# Instructions to follow
Pull every line containing the word "bending" from the records.
===== Data rows =====
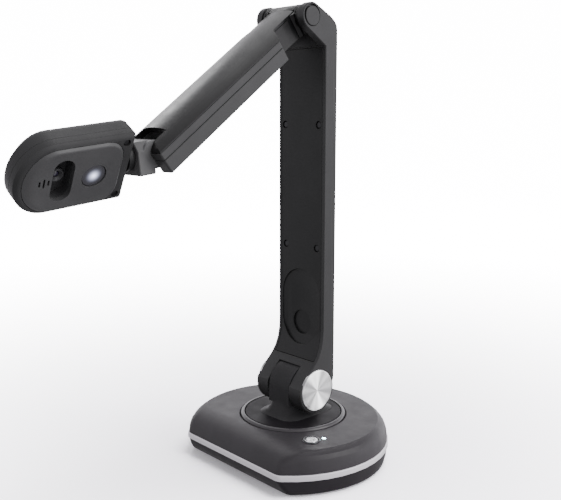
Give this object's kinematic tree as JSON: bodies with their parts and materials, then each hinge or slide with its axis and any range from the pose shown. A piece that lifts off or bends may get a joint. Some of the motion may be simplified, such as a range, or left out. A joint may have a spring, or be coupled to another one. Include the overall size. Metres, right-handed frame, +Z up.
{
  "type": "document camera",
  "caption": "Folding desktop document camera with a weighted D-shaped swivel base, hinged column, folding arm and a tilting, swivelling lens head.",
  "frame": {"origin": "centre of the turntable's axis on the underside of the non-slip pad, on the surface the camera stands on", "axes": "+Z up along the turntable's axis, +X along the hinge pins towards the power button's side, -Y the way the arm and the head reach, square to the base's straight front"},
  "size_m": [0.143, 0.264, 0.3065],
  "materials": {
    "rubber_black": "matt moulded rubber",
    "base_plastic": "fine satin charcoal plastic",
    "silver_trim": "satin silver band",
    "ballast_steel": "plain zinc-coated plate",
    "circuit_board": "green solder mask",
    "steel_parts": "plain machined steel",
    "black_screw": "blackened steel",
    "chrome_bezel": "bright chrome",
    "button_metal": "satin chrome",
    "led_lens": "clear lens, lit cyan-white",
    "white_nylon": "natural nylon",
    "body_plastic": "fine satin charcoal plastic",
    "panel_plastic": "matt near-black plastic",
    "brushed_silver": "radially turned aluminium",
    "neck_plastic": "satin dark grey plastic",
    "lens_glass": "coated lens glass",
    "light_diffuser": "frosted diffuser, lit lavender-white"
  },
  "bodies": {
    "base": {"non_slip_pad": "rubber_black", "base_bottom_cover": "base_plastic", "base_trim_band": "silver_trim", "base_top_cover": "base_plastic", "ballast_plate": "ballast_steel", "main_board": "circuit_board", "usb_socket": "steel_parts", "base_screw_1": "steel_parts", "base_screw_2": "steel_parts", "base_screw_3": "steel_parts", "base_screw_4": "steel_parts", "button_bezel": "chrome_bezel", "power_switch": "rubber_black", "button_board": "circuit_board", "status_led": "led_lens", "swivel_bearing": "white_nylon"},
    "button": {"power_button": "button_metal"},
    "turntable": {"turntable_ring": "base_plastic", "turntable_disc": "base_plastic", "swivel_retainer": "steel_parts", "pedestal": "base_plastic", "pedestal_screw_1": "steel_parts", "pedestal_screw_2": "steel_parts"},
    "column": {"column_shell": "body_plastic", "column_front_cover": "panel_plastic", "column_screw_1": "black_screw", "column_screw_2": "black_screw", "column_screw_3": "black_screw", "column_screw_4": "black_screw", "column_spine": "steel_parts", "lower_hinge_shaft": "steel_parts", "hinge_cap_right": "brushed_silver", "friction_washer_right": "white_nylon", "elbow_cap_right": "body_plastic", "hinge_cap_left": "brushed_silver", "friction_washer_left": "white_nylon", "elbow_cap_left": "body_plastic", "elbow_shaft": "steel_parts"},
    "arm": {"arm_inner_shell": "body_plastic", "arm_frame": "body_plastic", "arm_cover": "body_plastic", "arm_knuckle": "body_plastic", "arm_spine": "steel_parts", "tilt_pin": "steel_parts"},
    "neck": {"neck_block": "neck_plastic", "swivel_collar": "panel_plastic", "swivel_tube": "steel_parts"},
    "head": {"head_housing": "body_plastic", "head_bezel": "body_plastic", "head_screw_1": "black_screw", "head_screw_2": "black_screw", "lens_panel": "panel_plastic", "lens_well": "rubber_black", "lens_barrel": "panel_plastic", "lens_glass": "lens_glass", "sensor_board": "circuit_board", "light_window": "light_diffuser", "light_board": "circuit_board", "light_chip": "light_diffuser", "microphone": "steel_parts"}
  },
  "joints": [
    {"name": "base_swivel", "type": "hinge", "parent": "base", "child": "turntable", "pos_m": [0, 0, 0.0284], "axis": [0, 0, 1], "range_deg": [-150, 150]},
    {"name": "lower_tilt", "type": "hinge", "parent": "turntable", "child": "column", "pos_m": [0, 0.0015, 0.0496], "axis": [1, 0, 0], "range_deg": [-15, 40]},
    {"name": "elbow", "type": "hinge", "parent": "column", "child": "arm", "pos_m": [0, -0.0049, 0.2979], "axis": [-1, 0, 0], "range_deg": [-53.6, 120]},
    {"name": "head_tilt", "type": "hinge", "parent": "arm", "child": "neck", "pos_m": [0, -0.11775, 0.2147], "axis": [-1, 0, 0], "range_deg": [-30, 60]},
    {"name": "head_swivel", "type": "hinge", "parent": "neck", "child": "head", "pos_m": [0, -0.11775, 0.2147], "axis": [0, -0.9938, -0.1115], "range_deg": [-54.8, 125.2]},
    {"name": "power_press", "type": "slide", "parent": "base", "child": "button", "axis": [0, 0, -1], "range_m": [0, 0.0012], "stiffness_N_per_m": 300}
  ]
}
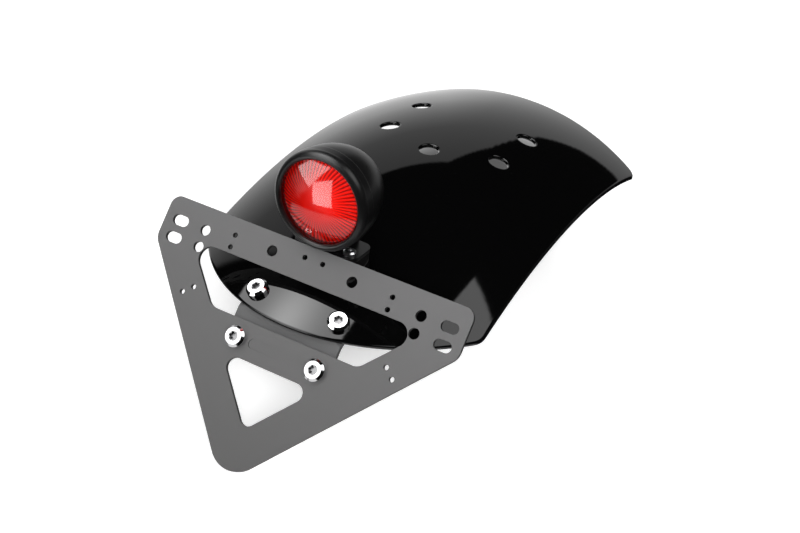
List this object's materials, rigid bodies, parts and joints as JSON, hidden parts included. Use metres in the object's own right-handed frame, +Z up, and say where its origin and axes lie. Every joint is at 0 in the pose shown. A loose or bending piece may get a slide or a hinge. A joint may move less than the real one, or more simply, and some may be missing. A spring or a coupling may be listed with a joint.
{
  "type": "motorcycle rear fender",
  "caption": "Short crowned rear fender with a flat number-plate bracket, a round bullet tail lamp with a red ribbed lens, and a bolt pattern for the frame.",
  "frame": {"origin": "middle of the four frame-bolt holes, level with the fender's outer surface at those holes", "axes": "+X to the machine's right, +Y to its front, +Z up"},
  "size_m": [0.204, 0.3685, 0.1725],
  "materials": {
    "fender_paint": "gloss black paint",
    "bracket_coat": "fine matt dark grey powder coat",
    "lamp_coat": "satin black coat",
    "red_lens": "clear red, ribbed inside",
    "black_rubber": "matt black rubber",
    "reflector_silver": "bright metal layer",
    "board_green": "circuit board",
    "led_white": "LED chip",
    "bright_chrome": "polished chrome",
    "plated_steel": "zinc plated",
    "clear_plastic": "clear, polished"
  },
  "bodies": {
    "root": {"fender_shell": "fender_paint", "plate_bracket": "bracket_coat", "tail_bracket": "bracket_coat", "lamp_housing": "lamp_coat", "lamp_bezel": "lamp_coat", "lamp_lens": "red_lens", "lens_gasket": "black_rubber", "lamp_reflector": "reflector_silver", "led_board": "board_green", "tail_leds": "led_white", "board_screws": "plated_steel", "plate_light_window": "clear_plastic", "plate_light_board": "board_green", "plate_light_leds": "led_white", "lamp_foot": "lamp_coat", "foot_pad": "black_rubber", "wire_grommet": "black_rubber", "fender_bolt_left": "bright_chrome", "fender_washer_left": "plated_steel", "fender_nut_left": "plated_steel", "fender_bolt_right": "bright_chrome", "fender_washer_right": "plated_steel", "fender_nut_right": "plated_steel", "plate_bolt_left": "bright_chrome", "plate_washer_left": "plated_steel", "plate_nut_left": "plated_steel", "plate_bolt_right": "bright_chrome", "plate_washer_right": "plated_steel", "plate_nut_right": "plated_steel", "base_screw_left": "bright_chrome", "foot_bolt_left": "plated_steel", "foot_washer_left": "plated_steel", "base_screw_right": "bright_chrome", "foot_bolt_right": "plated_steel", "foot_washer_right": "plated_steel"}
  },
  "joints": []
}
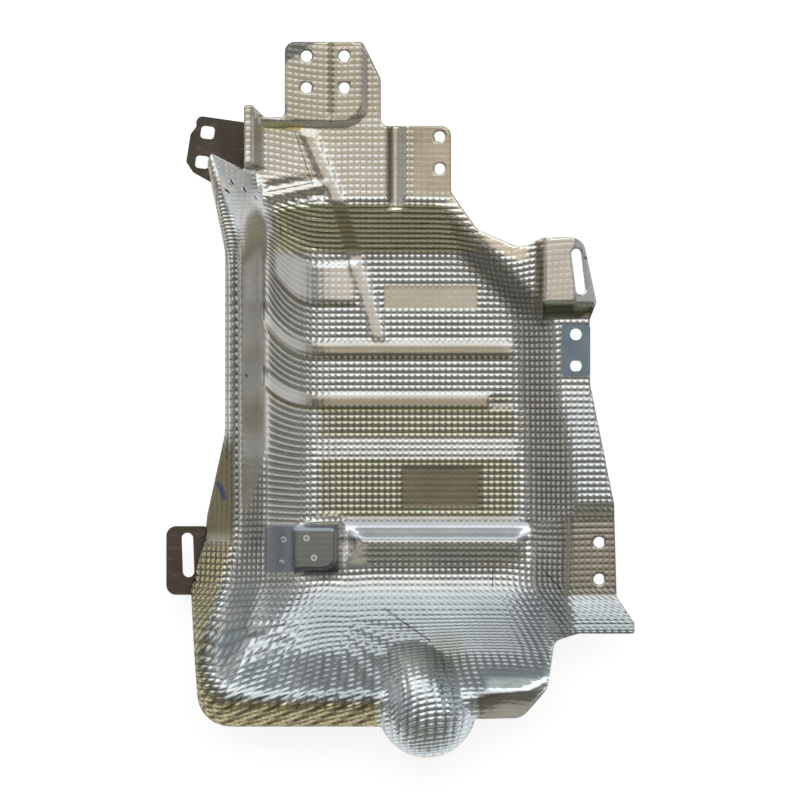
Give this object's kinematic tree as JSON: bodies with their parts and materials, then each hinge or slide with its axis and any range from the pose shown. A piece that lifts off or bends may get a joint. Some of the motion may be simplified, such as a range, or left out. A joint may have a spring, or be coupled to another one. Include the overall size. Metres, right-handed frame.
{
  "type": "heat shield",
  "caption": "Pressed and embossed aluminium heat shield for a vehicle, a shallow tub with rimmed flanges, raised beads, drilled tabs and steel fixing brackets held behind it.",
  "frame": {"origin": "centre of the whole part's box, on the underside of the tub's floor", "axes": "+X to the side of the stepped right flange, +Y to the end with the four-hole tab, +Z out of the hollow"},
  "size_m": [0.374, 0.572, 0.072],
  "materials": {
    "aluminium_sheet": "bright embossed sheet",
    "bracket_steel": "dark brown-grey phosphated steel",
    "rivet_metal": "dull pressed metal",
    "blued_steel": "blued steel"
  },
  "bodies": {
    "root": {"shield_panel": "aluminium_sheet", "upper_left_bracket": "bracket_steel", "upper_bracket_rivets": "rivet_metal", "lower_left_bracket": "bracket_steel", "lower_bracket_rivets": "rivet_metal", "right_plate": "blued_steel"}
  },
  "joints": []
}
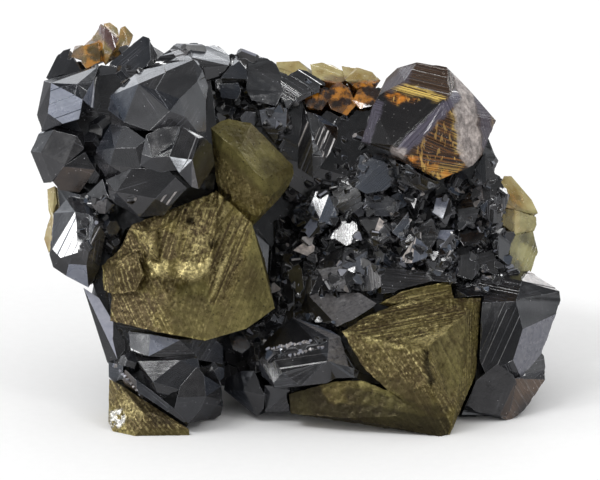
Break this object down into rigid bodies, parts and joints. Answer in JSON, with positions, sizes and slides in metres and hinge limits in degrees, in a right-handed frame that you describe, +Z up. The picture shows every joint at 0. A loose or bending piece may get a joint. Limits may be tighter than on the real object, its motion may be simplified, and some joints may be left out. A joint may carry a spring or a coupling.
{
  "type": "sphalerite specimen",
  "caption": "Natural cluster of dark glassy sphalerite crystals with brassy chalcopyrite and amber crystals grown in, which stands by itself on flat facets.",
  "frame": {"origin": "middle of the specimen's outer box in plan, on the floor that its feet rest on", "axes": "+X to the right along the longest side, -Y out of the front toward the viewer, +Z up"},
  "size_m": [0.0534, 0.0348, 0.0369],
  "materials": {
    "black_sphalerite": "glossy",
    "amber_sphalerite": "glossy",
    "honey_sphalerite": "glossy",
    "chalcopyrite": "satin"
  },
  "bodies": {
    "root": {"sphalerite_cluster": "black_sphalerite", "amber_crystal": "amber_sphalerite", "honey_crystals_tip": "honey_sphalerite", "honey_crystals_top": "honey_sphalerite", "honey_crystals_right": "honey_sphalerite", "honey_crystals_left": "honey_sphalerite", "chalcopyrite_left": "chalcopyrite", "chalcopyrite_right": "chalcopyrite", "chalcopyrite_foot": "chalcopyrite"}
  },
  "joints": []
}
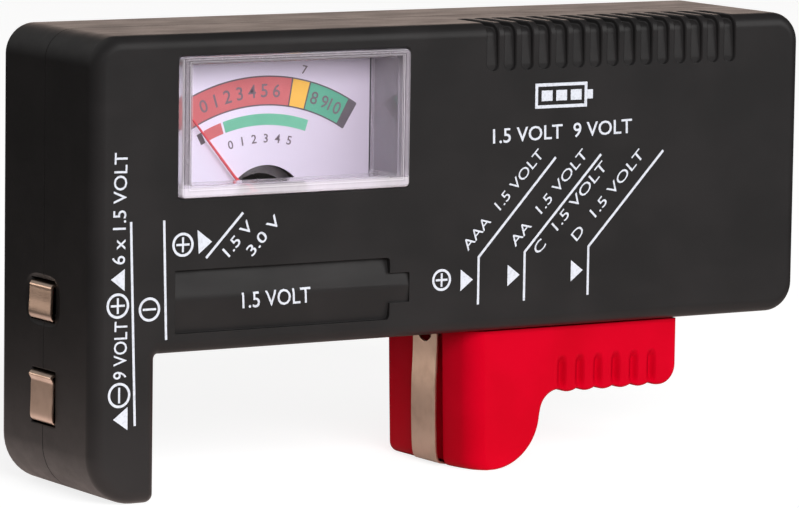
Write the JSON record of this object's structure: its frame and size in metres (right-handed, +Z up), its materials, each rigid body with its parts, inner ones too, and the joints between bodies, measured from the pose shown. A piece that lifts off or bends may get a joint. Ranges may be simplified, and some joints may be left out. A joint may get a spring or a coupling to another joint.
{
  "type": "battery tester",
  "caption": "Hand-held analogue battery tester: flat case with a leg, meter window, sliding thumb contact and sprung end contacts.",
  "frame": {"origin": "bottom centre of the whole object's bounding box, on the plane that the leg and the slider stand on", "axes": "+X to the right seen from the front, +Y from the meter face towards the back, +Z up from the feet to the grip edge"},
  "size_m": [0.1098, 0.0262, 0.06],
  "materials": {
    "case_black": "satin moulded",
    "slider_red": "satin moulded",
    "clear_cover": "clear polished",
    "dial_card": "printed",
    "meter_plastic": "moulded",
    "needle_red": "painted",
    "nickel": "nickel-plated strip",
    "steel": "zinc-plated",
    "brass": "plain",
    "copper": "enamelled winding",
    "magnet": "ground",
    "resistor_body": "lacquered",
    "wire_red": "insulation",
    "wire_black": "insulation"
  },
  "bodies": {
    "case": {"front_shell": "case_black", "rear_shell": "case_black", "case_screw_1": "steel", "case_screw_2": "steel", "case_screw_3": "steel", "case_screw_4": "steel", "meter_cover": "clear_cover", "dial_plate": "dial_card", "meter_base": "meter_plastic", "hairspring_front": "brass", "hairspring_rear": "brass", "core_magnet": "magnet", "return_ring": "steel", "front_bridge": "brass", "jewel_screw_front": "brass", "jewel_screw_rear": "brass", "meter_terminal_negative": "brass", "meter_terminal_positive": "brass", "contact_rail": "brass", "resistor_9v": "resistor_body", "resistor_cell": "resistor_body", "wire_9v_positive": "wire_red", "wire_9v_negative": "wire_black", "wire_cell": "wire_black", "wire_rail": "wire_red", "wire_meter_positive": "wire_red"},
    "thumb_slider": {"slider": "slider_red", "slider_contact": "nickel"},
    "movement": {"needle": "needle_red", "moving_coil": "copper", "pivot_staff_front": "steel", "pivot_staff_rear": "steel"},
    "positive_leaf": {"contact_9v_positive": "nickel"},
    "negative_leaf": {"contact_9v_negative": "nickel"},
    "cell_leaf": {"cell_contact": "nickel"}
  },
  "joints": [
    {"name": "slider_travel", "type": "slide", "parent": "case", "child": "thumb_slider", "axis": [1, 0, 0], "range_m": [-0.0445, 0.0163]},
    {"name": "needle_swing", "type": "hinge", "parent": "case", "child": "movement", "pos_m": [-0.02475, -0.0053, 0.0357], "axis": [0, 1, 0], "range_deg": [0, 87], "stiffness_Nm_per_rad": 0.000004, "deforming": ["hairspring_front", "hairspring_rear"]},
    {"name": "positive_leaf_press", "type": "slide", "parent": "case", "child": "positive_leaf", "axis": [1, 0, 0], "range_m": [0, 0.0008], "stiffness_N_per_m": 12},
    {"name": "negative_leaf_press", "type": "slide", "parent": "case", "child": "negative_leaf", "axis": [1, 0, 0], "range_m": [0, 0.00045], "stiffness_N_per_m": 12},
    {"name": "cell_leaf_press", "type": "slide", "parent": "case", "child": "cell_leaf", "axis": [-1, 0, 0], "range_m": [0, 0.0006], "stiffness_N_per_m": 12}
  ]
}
=====
# The completed task
List this object's materials, rigid bodies, parts and joints as JSON, hidden parts included. Use metres in the object's own right-handed frame, +Z up, and say where its origin and axes lie. Every joint is at 0 in the pose shown. A loose or bending piece may get a slide or a hinge. A joint may move less than the real one, or more simply, and some may be missing. A spring or a coupling may be listed with a joint.
Break this object down into rigid bodies, parts and joints. Answer in JSON, with positions, sizes and slides in metres and hinge limits in degrees, in a right-handed frame that you describe, +Z up. The picture shows every joint at 0. A loose or bending piece may get a joint. Limits may be tighter than on the real object, its motion may be simplified, and some joints may be left out. A joint may carry a spring or a coupling.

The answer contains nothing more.